Business

Minority Shareholders Owe a Fiduciary Duty to One Another and the Corporation

In the matter of Empire Dealer Services, Inc., et. al. v. Kimberly A. Guerin, et. al, a Massachusetts Court recently granted a preliminary injunction to a corporation enjoining a minority shareholder/former employee from directly competing. Kimberly Guerin (“Guerin”) was vice president and a minority shareholder of Empire Dealer Services, Inc. (“Empire”). In March of 2022, Guerin was promoted to vice president and received 20% ownership in Empire. Guerin, as employee, officer and shareholder of Empire, played an integral role in its daily operations, and had access to its customer information, financial information and business plans.

On November 1, 2022, Guerin’s attorney unexpectedly e-mailed the majority owner, John Kane (“Kane”), a five-page, single spaced letter (“Letter”) accusing him of a number of wrongs against Empire. Pursuant to the Letter, Guerin “relinquish[ed] any and all rights she [had] as a stockholder in Empire” and resigned as vice president. Guerin did not take any steps to discuss these alleged issues with Kane prior to sending the Letter. Over the next three days, all but one of Empire’s clients left Empire and obtained the same services from Guerin’s new company, Driver Dealer Performance, Inc.

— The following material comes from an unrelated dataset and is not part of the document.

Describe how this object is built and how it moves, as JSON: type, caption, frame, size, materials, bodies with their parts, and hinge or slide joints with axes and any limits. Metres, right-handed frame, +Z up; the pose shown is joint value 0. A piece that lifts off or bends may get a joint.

A preliminary injunction is an extraordinary measure, and generally requires a showing of: (i) a likelihood of success on the merits of the claims; (ii) that irreparable harm will result from the denial of the injunction; and (iii) that, in light of the moving party’s likelihood of success on the merits, the risk of irreparable harm to the moving party outweighs the potential harm to the nonmoving party in granting the injunction. Economic harm alone generally will not suffice.

The Court held that shareholders in close corporations, including minority shareholders, owe a fiduciary duty not only to one another, but to the corporation as well. Guerin claimed that, through the Letter, she resigned as Empire’s vice president and “renounced” her shares in Empire, but the Court strongly disagreed. The Court held that Guerin “…plainly elevated her personal interests over those of Empire and its majority shareholder” and found that Empire and Kane had a likelihood of success on the merits. The Court granted the injunction and ordered Guerin to facilitate the return of customers to Empire, holding that unless Guerin was enjoined from servicing Empire’s customers, Empire had no hope of recovering that business and would in fact go out of business.

This case exemplifies the importance of understanding one’s duties as both an officer and shareholder of a close corporation prior to making material decisions. Consultation with a business attorney well-versed in the laws regarding the fiduciary duties of minority shareholders is highly recommended before making decisions like those made by Guerin.